このほか、尊敬語や敬語、謙譲語などの使い分けも見られているので、以下の記事を参考に言葉遣いをマスターしておきましょう。
【新卒が自己PRを話す際の注意点4】1文を簡潔にまとめる
話が長くなってしまうことはもちろん、一文が長いと相手に伝わりづらくなってしまいます。記載する場合も同様ですが、60〜70文字程度を目安に一文を区切りましょう。
端的に話すことができれば、面接官から「論理的に話す力や要点をまとめる力がある」と判断される可能性もあります。
【新卒が自己PRを話す際の注意点5】専門用語は使わない
自己PRを面接で話す場合、専門用語の使用はなるべく控えましょう。もちろん志望する業界で一般的な言葉であれば通じる可能性もありますが、専門用語や学術用語は伝わらない可能性があります。
また専門用語を伝えるために語句の説明をすると、アピールの時間が少なくなってしまうので注意が必要です。
自己PRに関する新卒のよくある疑問
最後に、自己PRについて学生がよく悩むポイントをQ&A形式でご紹介します。
【新卒の自己PRに関するQ&A1】自己PRの見つけ方は?
自身の経験や実績、強みなどを伝える自己PRは、自己分析を行うことで可視化できます。ESを作成する前に自己分析や性格診断ツールなどを活用し、自身の強みや経験を具体的に把握しておきましょう。
【新卒の自己PRに関するQ&A2】書いたものと別のことを話してもいい?
自己PRで話す内容は、書類選考で提出したものと被っても問題ありません。また、別の内容を話しても構いませんが、書いた内容と話す内容が矛盾しないよう、一貫性を大事にしてください。

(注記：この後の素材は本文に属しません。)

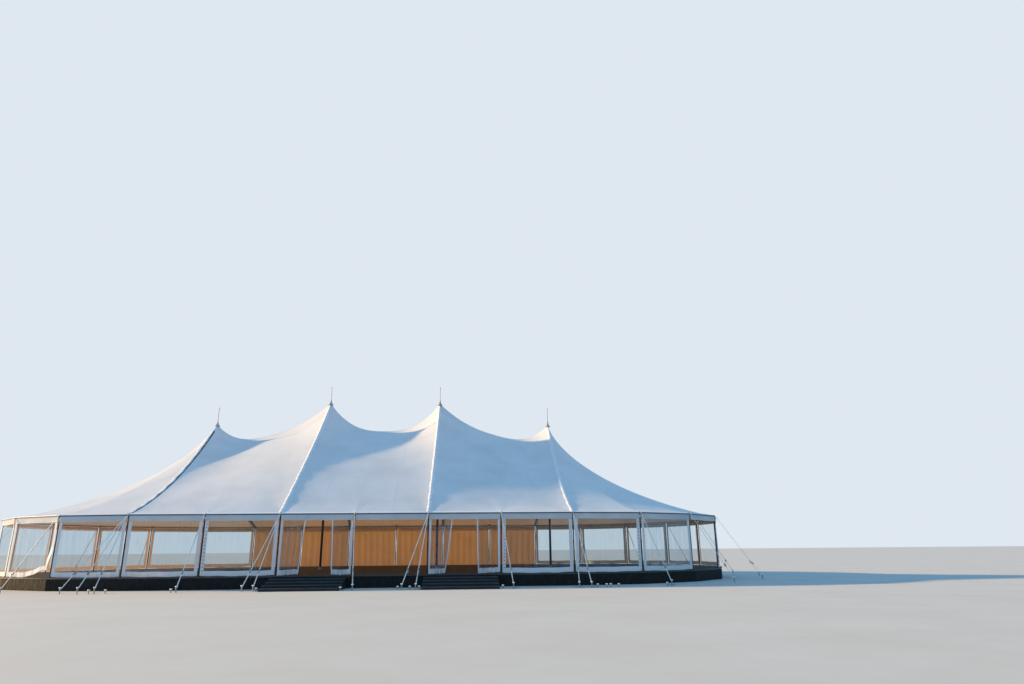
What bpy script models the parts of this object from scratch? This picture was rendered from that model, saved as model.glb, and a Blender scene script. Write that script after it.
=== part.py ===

【新卒の自己PRに関するQ&A3】追加の質問は何がくる?
面接時に投げかけられる質問は、頻出のものはあっても絶対に聞かれるというわけではありません。どんな質問が来ても自分らしく答えられるよう、自己PR作成の時に自分の考えもまとめておきましょう。
なお、面接での質問例は以下の記事で詳しく紹介しています。面接対策に臨む新卒の方はぜひ参考にしてみてください。
新卒の就活生は自己PRが魅力を伝えるチャンス!
自己紹介とは違い、自己PRは学生が企業に貢献できる強みや魅力を伝えられる絶好の機会です。就活では自己PRを尋ねられることが多くあるため、入念に準備したうえで書類選考や面接に臨みましょう。
ただし、伝え方のコツや注意点を把握しないまま選考を進めると、「マナーがなっていない」「うちの会社には合わないかも」と思われる可能性があります。ぜひこの記事で紹介した内容を参考に、魅力あふれる自己PRを作ってみてください。